Sep 11, 2004 04:09
OMG today at work sucked. I hyperventilated 3 times and was uncontrollably crying...shortness of breath, head rushes, it just planed sucked.... I still haven't had a cig and i am so proud of myself because i could have had one at work anytime but I didn't. Sunny and I are having a arguement atm, of course that didn't help tonight which that almost drove me to smoke...but i kept my cool and just left the area and went back to my area....

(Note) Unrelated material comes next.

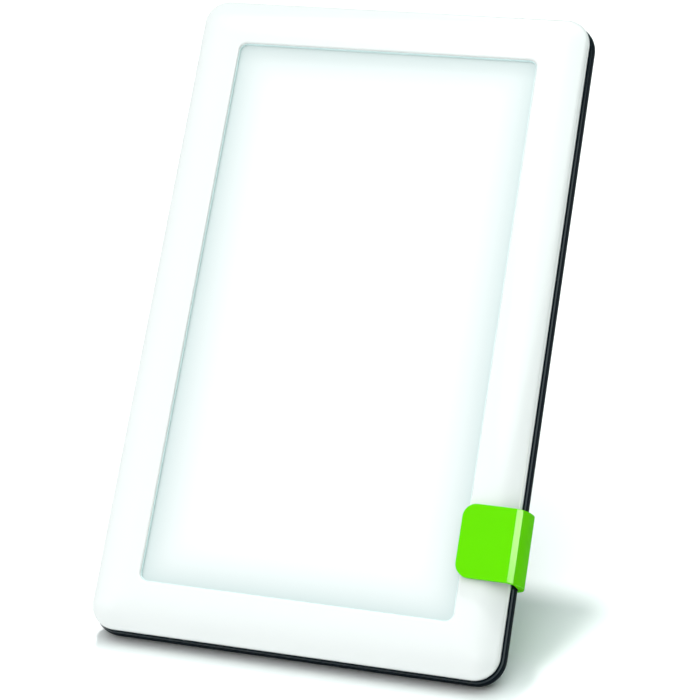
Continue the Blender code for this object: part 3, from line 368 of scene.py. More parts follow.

Kenny, her husband, actually asked her to ask me if I could fix thier pc...I was thinking in my mind, lemme see ok but when will i do it tomarrow...Then be4 I could answer(btw this is about only 2 seconds past by) She says "No forget it...your busy with your gf tomarrow, wouldn't want to interfere..." This is all i got to say as you can see why I am pissed in the first place. I was gonna help her till she said that then we argued over how since I started dating Ren I haven't called or helped or been a friend to her(Jealousy). I don't mean to do it, ignore her I mean, its just when she calls i am in a position to where me and Ren are either going somewhere or going away from Dixie highway(where my friend lives). So I kinda of clam up don't say anything when she asks a question...she takes that as a no then precedes to hang up.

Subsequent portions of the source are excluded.